P.S. Still, thanks to everyone who chimed in!

> -------- Original Message --------
> Subject: Re: [Mimblewimble] On block rewards
> Local Time: October 2, 2017 5:09 PM
> UTC Time: October 2, 2017 5:09 PM
> From: john.tromp@xxxxxxxxx
> To: Alessandro Viganò <alvistar@xxxxxxxxx>
> mimblewimble@xxxxxxxxxxxxxxxxxxx <mimblewimble@xxxxxxxxxxxxxxxxxxx>
> On Mon, Oct 2, 2017 at 8:53 AM, Alessandro Viganò <alvistar@xxxxxxxxx> wrote:
>> Right now is important to design a good monetary policy but not a perfect
>> one. I believe it’s impossible to foresee what is coming in years. So some
>> flexibility is needed, and, in any case, the ultimate flexibility is called
>> forking.
> A finite supply is considered part of bitcoins "social contract" and any fork
> with a tail emission will likely be shortlived.
>> If the world would need a change in 10 years, nothing is really immutable,
>> and we could be dealt later.
> In theory emission schedules could be changed. But in practice no
> radical change will be accepted.
>> Il giorno lun 2 ott 2017 alle 01:38 Gold Goblin <goldgoblin@xxxxxxxxxxxxxx>
>> ha scritto:
>>> I have been following MW, Grin and this mailing list for a while, and this
>>> is my very first post.
>>> It seems that in discussions of Grin"s future issuance schedule, the
>>> favoured option for now has been a linear-issue schedule (resulting in an
>>> infinite supply and an inflation rate tending towards zero without ever
>>> reaching it). This contrasts with the fixed supply model of many other
>>> currencies such as Bitcoin or Monero. This choice has been defended as a way
>>> to incentivise miners to go on mining and making the chain more secure in
>>> the very long run.
> I prefer a linear supply curve for having better prospects of yielding an
> equitable wealth distribution. A Hacker News thread today
> https://news.ycombinator.com/item?id=15382009 mentions:
> In economics, the Gini coefficient is the standard measure
> of how inequitable a society is. This is tricky to
> determine for Bitcoin, as it"s not quiet a "society" in
> the Gini sense, one person may have multiple addresses and
> many addresses have been used only once or a few times.

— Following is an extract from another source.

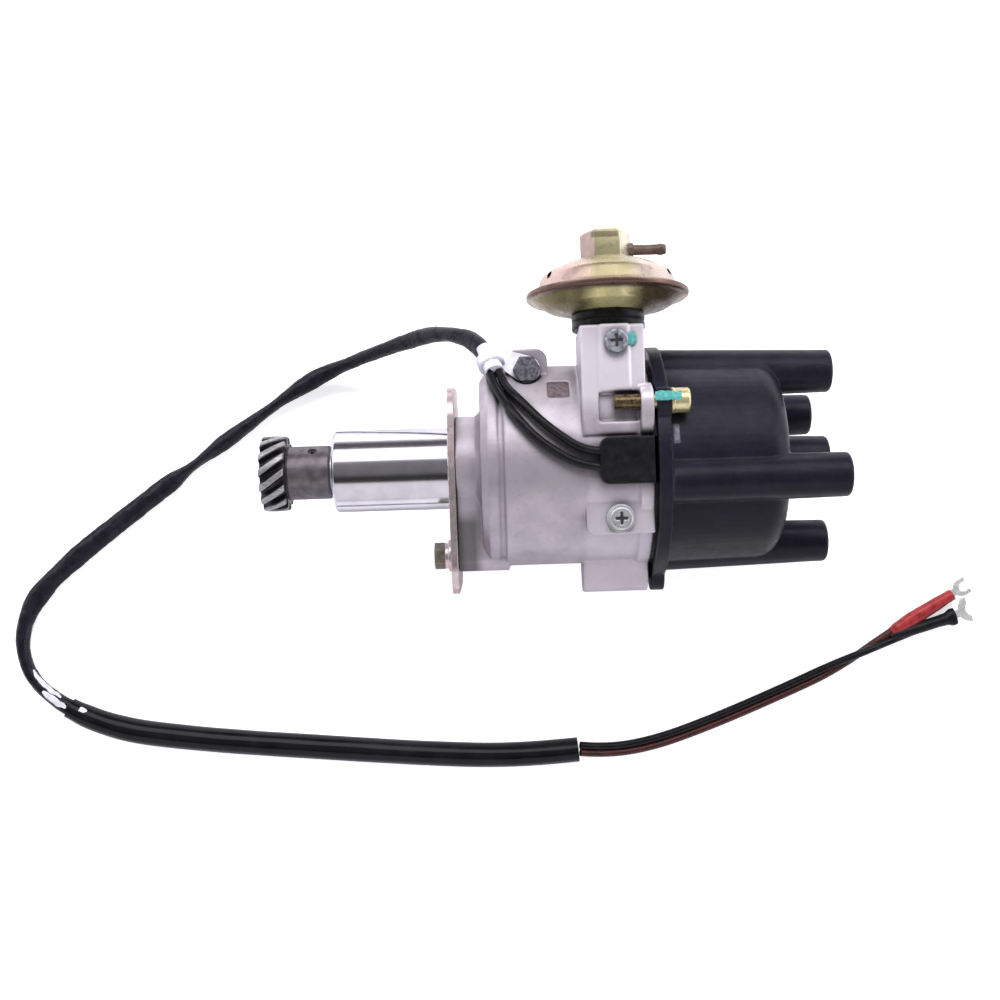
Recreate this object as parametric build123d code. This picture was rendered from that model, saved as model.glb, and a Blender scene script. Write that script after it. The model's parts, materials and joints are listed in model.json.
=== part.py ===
from build123d import *
import os
from math import cos, degrees, hypot, pi, radians, sin, tan

# Ignition distributor for a four-cylinder industrial engine, in millimetres.
# It is built upright: z runs along the shaft from the drive gear (negative) to the cap, and
# z = 0 is the engine-side face of the fixing plate. lying turns it onto its side, as it rests:
# the shaft then runs along +X, the vacuum unit points along +Y and +Z is up.

# ---------------------------------------------------------------- driving dimensions
# overall
upper_bore_r = 31.0
drum_wall = 3.0
rim_wall = 4.2

# drive end
shaft_r = 6.25
shank_r = 14.0
shank_length = 39.3
gear_teeth = 14
gear_tip_r = 13.0
gear_root_r = 10.2
gear_face = 8.6
gear_helix = -33.0
gear_hub_r = 9.2
gear_hub_length = 14.9
roll_pin_r = 1.5
roll_pin_length = 16.6
roll_pin_from_hub_end = 6.0
roll_pin_azimuth = 38.0
bush_r = 8.0
lower_bush_length = 15.0
upper_bush_length = 16.0
washer_thickness = 1.0
washer_r = 7.7

# fixing plate
plate_thickness = 2.3
plate_register_r = 15.0
plate_lobe_r = 12.0
plate_top_lobe = (15.5, 4.0)
plate_clamp_lobe = (-31.0, 3.0)
plate_engine_lobe_x = -30.0
plate_corner_lobe_x = 17.5
engine_bolt_hole_r = 4.5
clamp_radius = 30.1
clamp_azimuth = 172.5
clamp_swing = 8.0
clamp_bolt_r = 2.5
clamp_bolt_grip = 11.0
clamp_head_af = 8.0
clamp_head_height = 3.6

# housing
neck_r = 17.6
drum_z = 11.0
floor_z = 14.0
lower_drum_wall = 4.5
band_depth = 1.0
band_z = 18.5
band_groove = 0.6
ledge_z = 47.0
rim_z = 66.5
rim_inset = 4.1
rim_flange_height = 4.2
lug_azimuth = 180.0
lug_inset = 1.8
lug_r = 6.5
lug_length = 22.0
vent_azimuth = 44.0
vent_half_width = 4.0
vent_low = 33.5
vent_high = 40.5
clip_boss_top = 16.5
clip_boss_reach = 38.5
clip_boss_z = 27.0
clip_boss_length = 14.0
clip_bolt_x = 31.5
clip_bolt_length = 10.0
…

> (The commonly-cited figure of 0.88 is based on one small
> exchange in 2011.) However, a Citigroup analysis from
> early 2014 notes: "47 individuals hold about 30 percent,
> another 900 a further 20 percent, the next 10,000 about
> 25% and another million about 20%"; and distribution
> "looks much like the distribution of wealth in North Korea
> and makes China"s and even the US" wealth distribution
> look like that of a workers" paradise
> Dorit Ron and Adi Shamir found in a 2012 study that only
> 22% of then-existing Bitcoins were in circulation at all,
> there were a total of 75 active users or businesses with
> any kind of volume, one (unidentified) user owned a
> quarter of all Bitcoins in existence, and one large owner
> was trying to hide their pile by moving it around in
> thousands of smaller transactions. (Shamir is one of the
> most renowned cryptographers in the world and the "S" in
> "RSA encryption")"
>>> I think that it would be mistaken to start out with a monetary policy that
>>> doesn’t encourage early adopters and investors, but instead has been chosen
>>> as a way to deal with issues that may or may not arise decades from now.

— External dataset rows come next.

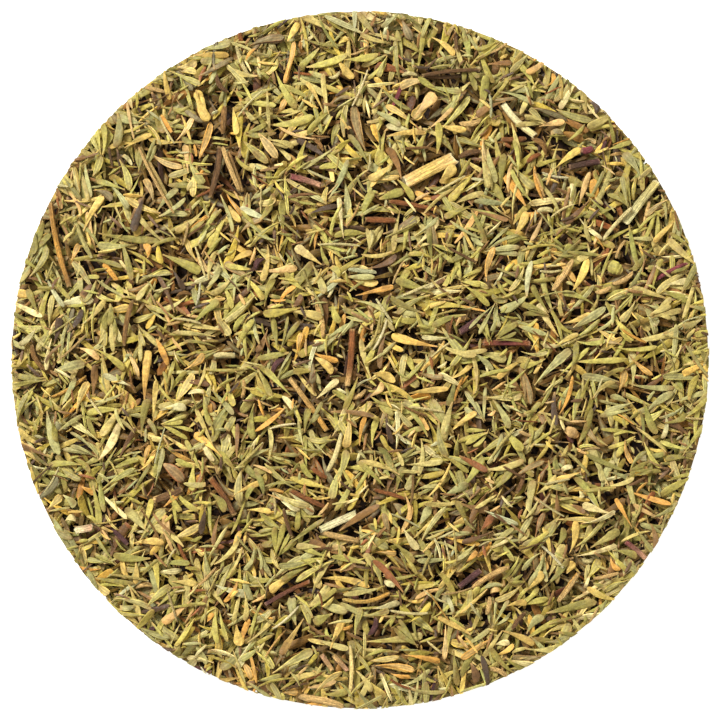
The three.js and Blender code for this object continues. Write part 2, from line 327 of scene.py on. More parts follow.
def section(half, curl, thick, ring):
    """Points across a blade that rolls down more and more towards its margins: aside and up."""
    across = ring[:, 0]
    curl = np.asarray(curl, float)
    steps = (np.arange(6) + 0.5) / 6

    def unrolled(place):
        angles = curl[..., None] * (place[..., None] * steps) ** 2
        return np.abs(place) * np.cos(angles).mean(-1), -np.abs(place) * np.sin(angles).mean(-1)

    scale = half / unrolled(np.minimum(1, np.sqrt(np.pi / 2 / curl)))[0]
    aside, up = unrolled(across)
    angle = curl * across ** 2
    depth = thick * (1 - ring[:, 1]) / 2
    aside = np.maximum(aside * scale - depth * np.sin(angle), 0.1 * half)
    return np.sign(across) * aside, up * scale - depth * np.cos(angle)


def midrib(share, ring, width, groove, ridge):
    """How far a blade's points lie lower along its middle: a groove above and a ridge below."""
    spine = np.exp(-((ring[:, 0] / width) ** 2)) * np.sin(np.pi * share).clip(0, 1)
    return spine * np.where(ring[:, 1] > 0, groove, ridge)


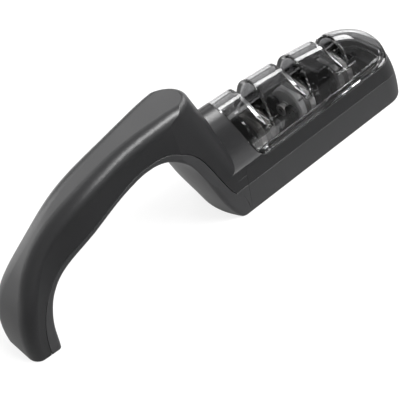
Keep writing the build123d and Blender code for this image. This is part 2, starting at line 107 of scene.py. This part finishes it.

> It could also be mistaken to set a policy that puts later generations at
> significant disadvantage, discouraging them from adopting a currency
> that they deem less equitable.
>>> A currency"s use as a medium of exchange is directly related to it having
>>> network effect to begin with. The best way to bootstrap this network effect
>>> would be to incentivise early adopters to invest in the coin, by making it
>>> as investor-friendly as possible (i.e. with a finite supply). Grin has great
>>> qualities (strong privacy, ASIC-resistant proof of work) that lack in
>>> Bitcoin, and that many Bitcoin investors would want to invest in; but an
>>> infinite supply would be a deal breaker to many.
> Grin"s qualities of privacy, fungibility and scalability are better
> geared toward use as currency than as store-of-value for investors.